Démonstrations de force
Des ambitions de taille, qui vont de pair avec celles des enseignes spécialisées. Chez le leader de la distribution de produits surgelés Picard, dont les glaces représentent 13 % des ventes en volume de l’été 2021, le travail se fait tous azimuts : clean label, plaisir et gourmandise, bien-être… « Nous voulons montrer notre force à travers les glaces. Nous avons notre marque de fabrique et nos clients viennent pour ça », insiste Delphine Courtier, directrice marketing, achats et R & D chez Picard. L’enseigne indique avoir prévu une vingtaine d’innovations et une dizaine de rénovations pour cet été. Elle sort, entre autres, une troisième référence de glace végane au lait de coco et innove avec un produit ludique à destination des enfants, en cocréation avec une jeune consommatrice. Enfin, Picard va mener des opérations transversales avec des semaines thématiques, et réorganise ses magasins en ajoutant, dans la mesure du possible, un septième bac dans ses linéaires.

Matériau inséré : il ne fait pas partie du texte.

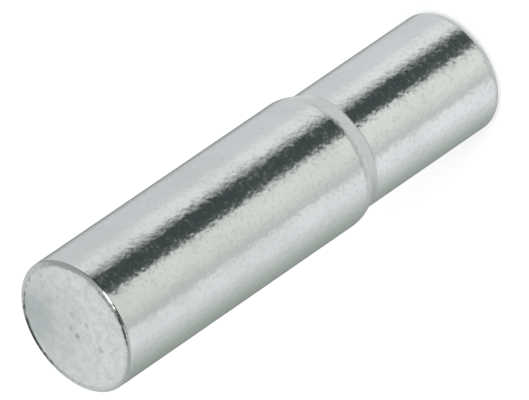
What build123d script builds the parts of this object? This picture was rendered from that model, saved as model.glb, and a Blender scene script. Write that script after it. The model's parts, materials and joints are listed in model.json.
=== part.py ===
"""Shelf support pin: a turned steel pin with a thick barrel, a short shoulder and a thinner plug.

The plug is pushed into a drilled hole in a cabinet side until the shoulder stops it, and the
shelf rests on the barrel that stands out. The pin is modelled standing on the free end of its
plug. Its axis is +Z and the origin is the centre of that end. All sizes are in millimetres.
"""

import os

from build123d import *

# Driving sizes
plug_diameter = 5.0
plug_length = 7.1
plug_edge_round = 0.35
shoulder_length = 0.7
shoulder_root_round = 0.5
shoulder_crest_round = 1.2
barrel_diameter = 5.5
barrel_length = 13.3
barrel_edge_width = 0.34
barrel_edge_depth = 0.12

# Sizes that follow from them
plug_radius = plug_diameter / 2
barrel_radius = barrel_diameter / 2
shoulder_top = plug_length + shoulder_length
pin_length = shoulder_top + barrel_length
barrel_edge_start = pin_length - barrel_edge_depth
barrel_face_radius = barrel_radius - barrel_edge_width


def half_section():
    """Half of the pin's lengthwise section, from the axis outwards."""
    with BuildSketch(Plane.XZ) as section:
        with BuildLine():
            # Plug end, plug, shoulder and barrel, with every corner rounded
            FilletPolyline(
                (0, 0),
                (plug_radius, 0),
                (plug_radius, plug_length),
                (barrel_radius, shoulder_top),
                (barrel_radius, barrel_edge_start),
                radius=[plug_edge_round, shoulder_root_round, shoulder_crest_round],
            )
            # The tumbled edge of the barrel's face is wider than it is deep
            EllipticalCenterArc(
                (barrel_face_radius, barrel_edge_start),
                x_radius=barrel_edge_width,
                y_radius=barrel_edge_depth,
                arc_size=90,
            )
            Polyline((barrel_face_radius, pin_length), (0, pin_length), (0, 0))
        make_face()
    return section.sketch


def support_pin():
    """The whole pin: its section turned once about the axis."""
    return revolve(half_section(), Axis.Z, 360)


os.makedirs("parts", exist_ok=True)
export_step(support_pin(), "parts/support_pin.step")
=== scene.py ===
"""Looks of the shelf support pin: zinc plated steel on a white sweep."""

import json
import math

import bmesh
import bpy
from bpy.props import FloatProperty, FloatVectorProperty, IntProperty, PointerProperty
from mathutils import Matrix, Vector, noise


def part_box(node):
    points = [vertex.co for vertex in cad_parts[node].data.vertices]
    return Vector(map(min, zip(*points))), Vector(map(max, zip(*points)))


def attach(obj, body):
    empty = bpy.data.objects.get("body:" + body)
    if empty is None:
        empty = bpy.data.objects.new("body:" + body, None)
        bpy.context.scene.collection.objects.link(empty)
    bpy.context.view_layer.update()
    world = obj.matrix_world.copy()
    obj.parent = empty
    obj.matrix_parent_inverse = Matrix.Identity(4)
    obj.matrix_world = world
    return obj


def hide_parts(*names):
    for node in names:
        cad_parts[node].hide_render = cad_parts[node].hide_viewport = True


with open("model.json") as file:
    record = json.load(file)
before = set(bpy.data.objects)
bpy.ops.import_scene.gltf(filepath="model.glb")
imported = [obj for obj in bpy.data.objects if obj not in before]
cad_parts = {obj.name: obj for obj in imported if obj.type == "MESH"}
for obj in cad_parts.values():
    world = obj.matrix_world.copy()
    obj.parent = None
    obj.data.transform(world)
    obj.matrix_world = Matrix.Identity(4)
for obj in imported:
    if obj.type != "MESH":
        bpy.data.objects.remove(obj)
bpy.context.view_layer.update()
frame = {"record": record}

bl_info = {
    "name": "Shelf support pin",
    "version": (1, 0, 0),
    "blender": (4, 5, 0),
    "location": "View3D > Sidebar > Shelf pin",
    "description": "Makes a plated shelf support pin and the studio it is shown in",
    "category": "Object",
}

MM = 0.001
PIN_NODE = "support_pin"
PIN_BODY = "root"

PHOTO_WIDTH = 529
PHOTO_HEIGHT = 400
SENSOR_WIDTH = 36.0

PIN_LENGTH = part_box(PIN_NODE)[1].z
MOUNT_RADIUS = {
    mount["name"]: mount["dims"]["r_mm"] * MM
    for mount in frame["record"]["mounts"]
    if "r_mm" in mount["dims"]
}

# Pits in the barrel's face: x and y in millimetres, width in millimetres, and depth as a share
PITS = (
    (-0.32, 0.18, 0.17, 1.0),
    (-1.25, -0.53, 0.22, 0.6),
    (1.35, 0.39, 0.22, 0.3),
    (-0.19, -0.68, 0.19, 0.5),
    (0.43, -0.32, 0.24, 0.4),
    (0.05, 0.24, 0.16, 0.5),
)

# The studio's colours by direction, in degrees round the pin: 0 is towards the camera (-Y), and
# 90 is +X. First what the sides reflect: soft white panels and one black flag.
PANELS = (
    (-180.0, (0.12, 0.14, 0.13)),
    (-158.0, (0.32, 0.35, 0.33)),
    (-130.0, (0.42, 0.46, 0.43)),
    (-100.0, (0.66, 0.69, 0.68)),
    (-80.0, (0.84, 0.87, 0.89)),
    (-58.0, (0.84, 0.86, 0.87)),
    (-48.0, (0.57, 0.60, 0.58)),
    (-36.0, (0.68, 0.71, 0.68)),
    (-20.0, (0.78, 0.81, 0.77)),
    (0.0, (0.80, 0.83, 0.79)),
    (9.0, (0.70, 0.73, 0.70)),
    (14.0, (0.10, 0.115, 0.115)),
    (24.0, (0.060, 0.075, 0.075)),
    (44.0, (0.055, 0.07, 0.07)),
    (62.0, (0.82, 0.84, 0.84)),
    (76.0, (0.86, 0.86, 0.86)),
    (92.0, (0.69, 0.71, 0.73)),
    (140.0, (0.66, 0.68, 0.70)),
    (160.0, (0.34, 0.37, 0.36)),
    (180.0, (0.12, 0.14, 0.13)),
)

# The pale table under the pin, a little darker behind it to the left
TABLE = (
    (-180.0, (0.68, 0.69, 0.69)),
    (-174.0, (0.40, 0.42, 0.41)),
    (-146.0, (0.40, 0.42, 0.41)),
    (-128.0, (0.58, 0.59, 0.59)),
    (-94.0, (0.71, 0.72, 0.72)),
    (94.0, (0.70, 0.71, 0.71)),
    (128.0, (0.73, 0.74, 0.74)),
    (180.0, (0.76, 0.77, 0.77)),
)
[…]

De son côté, Thiriet, le numéro deux du marché, mène une stratégie propre. « La totalité de notre offre de glaces est produite dans nos ateliers de fabrication. À la différence des autres acteurs du marché, nous menons un travail d’innovation, qui engendre des adaptations industrielles », explique Charlène Simermann, responsable marketing et offre chez Thiriet. Le distributeur, qui s’est engagé à rénover l’ensemble de ses gammes de glaces d’ici à quatre ans, s’est concentré sur les bâtonnets, après avoir travaillé les cornets et les pots ces deux dernières années. « Nous avons défini une collection de bâtonnets avec trois offres : accessible, cœur de gamme avec une forme singulière de parenthèse, et prestige 1902 en format individuel rupturiste de type finger », détaille Charlène Simermann. Pour cette saison, l’enseigne comptera un total de 264 références de glaces, dont 50 innovations.
Chez l’ensemble des intervenants, tous les pions sont donc alignés pour que la saison soit couronnée de succès. Sauf si dame Nature décide encore une fois d’être capricieuse et de venir brouiller la donne.